## Written exercise:
Collect all lines from the records below that include the word "imported".

Start Material to process

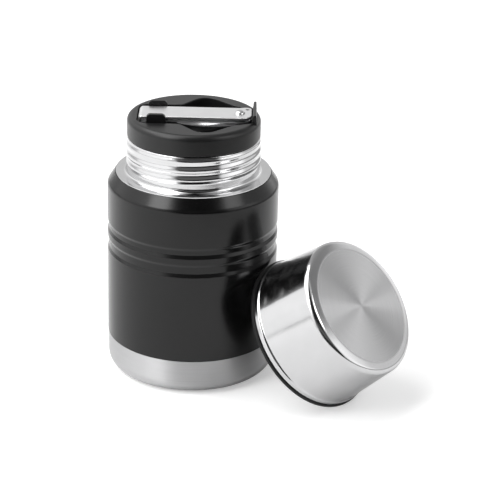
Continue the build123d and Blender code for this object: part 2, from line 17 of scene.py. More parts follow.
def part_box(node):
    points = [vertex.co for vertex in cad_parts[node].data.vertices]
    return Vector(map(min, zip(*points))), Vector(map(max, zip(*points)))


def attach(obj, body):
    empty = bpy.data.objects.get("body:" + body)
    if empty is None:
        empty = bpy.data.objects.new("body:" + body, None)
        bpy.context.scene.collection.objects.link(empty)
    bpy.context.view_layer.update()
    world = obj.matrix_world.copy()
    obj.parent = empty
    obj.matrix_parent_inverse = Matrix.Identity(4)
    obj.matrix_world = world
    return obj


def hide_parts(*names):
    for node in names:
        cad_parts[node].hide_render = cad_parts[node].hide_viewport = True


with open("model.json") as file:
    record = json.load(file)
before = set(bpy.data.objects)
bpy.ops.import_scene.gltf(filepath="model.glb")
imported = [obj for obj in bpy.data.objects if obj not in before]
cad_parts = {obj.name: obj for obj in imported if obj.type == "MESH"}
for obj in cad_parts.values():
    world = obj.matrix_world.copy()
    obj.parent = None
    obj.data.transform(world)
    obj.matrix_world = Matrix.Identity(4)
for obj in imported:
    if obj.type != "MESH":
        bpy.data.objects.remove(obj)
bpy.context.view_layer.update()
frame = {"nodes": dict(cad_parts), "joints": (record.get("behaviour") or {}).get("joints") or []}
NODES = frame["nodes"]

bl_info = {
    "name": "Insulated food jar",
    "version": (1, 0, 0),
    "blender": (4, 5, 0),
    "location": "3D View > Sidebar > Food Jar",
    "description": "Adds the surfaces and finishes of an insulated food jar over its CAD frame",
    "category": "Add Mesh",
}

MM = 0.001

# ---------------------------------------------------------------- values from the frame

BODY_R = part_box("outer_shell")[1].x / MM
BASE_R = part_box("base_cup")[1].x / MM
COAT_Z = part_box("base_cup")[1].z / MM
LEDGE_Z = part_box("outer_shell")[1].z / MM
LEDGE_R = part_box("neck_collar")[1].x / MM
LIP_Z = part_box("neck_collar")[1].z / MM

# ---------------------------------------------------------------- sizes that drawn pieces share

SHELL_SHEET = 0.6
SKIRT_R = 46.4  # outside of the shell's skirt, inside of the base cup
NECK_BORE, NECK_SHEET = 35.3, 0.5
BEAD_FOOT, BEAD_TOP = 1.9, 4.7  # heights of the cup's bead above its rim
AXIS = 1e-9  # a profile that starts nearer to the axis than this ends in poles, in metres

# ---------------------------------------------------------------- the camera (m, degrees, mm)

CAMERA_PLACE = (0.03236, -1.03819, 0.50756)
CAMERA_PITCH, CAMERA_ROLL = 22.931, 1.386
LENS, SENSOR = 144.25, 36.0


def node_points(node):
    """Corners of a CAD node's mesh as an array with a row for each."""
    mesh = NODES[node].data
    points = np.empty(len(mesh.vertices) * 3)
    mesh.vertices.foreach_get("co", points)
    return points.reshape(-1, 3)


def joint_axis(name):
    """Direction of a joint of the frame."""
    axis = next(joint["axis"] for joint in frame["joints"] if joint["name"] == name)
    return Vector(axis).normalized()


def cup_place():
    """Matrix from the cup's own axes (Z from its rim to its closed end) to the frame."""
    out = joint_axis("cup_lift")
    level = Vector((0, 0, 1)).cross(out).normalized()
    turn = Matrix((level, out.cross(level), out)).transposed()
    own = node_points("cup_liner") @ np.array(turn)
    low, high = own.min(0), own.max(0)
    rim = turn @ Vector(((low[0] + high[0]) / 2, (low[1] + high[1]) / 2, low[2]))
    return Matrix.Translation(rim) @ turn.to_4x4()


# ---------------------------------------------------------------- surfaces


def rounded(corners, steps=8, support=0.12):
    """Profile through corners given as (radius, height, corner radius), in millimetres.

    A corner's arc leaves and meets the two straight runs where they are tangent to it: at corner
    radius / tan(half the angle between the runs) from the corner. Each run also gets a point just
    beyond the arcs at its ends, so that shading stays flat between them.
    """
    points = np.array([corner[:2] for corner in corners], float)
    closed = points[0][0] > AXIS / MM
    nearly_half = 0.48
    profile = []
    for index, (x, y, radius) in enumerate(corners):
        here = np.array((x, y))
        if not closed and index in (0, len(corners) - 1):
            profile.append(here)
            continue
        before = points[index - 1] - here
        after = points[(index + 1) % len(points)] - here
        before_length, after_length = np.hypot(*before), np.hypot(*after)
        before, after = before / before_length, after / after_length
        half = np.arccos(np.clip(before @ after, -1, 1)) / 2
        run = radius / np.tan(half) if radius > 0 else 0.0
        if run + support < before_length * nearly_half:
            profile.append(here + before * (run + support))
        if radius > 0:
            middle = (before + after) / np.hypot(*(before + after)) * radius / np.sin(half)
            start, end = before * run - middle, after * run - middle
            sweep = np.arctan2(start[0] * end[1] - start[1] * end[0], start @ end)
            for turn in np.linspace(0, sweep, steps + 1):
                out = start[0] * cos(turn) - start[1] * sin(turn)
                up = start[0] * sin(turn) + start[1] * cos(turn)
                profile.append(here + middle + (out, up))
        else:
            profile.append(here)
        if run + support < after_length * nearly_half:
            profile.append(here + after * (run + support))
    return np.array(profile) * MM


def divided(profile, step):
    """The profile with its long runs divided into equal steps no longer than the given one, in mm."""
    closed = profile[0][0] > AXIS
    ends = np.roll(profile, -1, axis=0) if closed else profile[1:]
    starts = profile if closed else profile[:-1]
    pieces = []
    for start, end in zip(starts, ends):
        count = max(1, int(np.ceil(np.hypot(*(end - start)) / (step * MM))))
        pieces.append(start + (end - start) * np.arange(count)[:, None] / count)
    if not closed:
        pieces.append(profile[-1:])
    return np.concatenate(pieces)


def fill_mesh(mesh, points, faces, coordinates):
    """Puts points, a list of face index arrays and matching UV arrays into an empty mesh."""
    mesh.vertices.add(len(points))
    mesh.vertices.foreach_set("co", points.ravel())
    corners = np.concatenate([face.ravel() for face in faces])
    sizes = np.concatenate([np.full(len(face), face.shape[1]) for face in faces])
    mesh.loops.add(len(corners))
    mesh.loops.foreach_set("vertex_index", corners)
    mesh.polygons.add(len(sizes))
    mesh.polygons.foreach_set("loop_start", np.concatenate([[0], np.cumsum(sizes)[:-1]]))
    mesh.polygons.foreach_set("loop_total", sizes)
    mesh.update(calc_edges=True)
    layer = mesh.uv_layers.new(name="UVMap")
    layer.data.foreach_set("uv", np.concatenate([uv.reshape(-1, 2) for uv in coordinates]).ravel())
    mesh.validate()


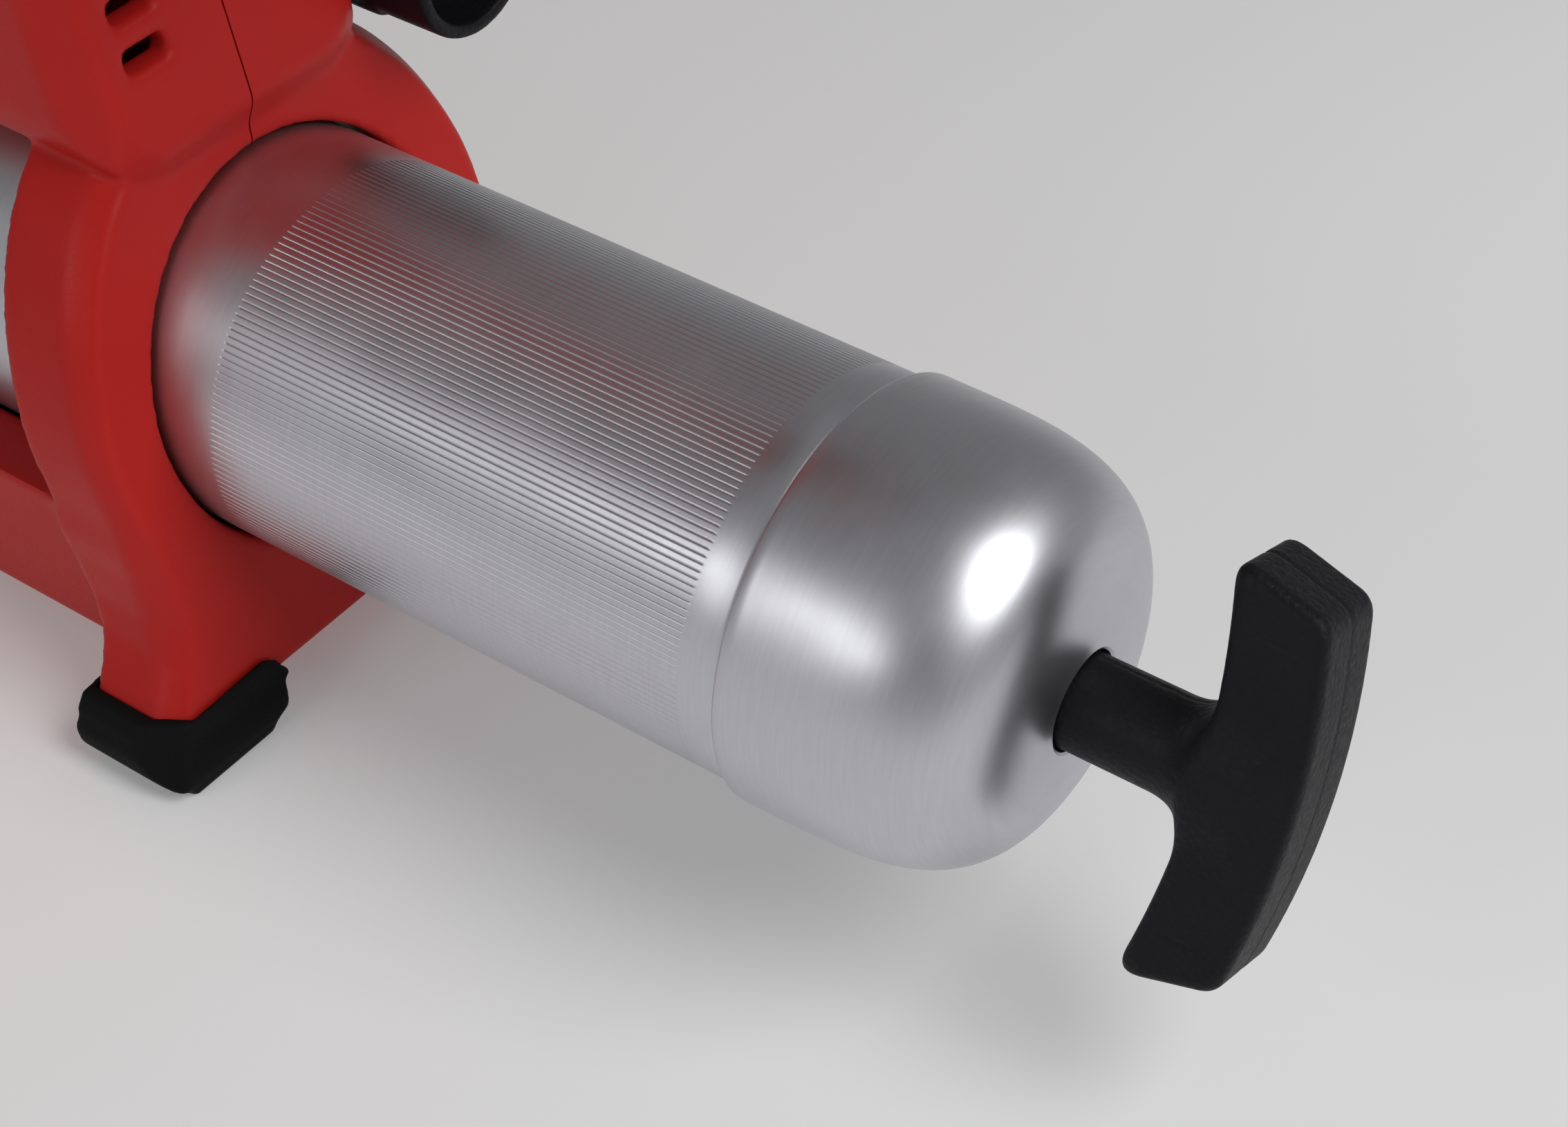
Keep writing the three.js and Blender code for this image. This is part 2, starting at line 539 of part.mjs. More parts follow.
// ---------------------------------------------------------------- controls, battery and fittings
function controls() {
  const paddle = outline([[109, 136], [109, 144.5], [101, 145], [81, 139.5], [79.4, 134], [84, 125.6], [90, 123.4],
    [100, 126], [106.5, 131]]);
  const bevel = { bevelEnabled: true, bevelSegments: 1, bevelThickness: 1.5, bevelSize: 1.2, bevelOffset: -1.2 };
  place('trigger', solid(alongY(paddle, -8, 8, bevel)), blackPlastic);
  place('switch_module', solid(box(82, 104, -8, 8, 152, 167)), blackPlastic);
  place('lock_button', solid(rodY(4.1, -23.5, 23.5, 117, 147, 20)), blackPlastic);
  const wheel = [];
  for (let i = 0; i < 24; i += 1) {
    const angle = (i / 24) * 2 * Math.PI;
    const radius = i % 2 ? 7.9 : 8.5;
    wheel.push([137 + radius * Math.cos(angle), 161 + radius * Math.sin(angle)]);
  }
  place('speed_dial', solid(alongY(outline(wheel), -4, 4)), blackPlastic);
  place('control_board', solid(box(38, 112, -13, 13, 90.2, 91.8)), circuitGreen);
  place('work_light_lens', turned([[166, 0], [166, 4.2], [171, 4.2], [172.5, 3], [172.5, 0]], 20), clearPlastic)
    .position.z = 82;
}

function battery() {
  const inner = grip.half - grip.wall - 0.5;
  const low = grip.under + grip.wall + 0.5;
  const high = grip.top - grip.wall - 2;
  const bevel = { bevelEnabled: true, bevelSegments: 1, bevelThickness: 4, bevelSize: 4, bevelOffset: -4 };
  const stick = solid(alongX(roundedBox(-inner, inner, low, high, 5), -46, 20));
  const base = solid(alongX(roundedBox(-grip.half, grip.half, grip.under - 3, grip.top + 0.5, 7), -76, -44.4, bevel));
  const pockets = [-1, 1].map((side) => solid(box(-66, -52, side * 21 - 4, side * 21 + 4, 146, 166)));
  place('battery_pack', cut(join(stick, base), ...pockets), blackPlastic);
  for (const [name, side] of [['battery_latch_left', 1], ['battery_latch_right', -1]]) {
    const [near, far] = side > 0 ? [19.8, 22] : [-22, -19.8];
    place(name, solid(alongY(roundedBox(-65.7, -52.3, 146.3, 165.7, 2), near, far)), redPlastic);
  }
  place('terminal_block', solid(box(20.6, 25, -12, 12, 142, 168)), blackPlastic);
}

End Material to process

## Reply to the task:
imported = [obj for obj in bpy.data.objects if obj not in before]
cad_parts = {obj.name: obj for obj in imported if obj.type == "MESH"}
for obj in imported:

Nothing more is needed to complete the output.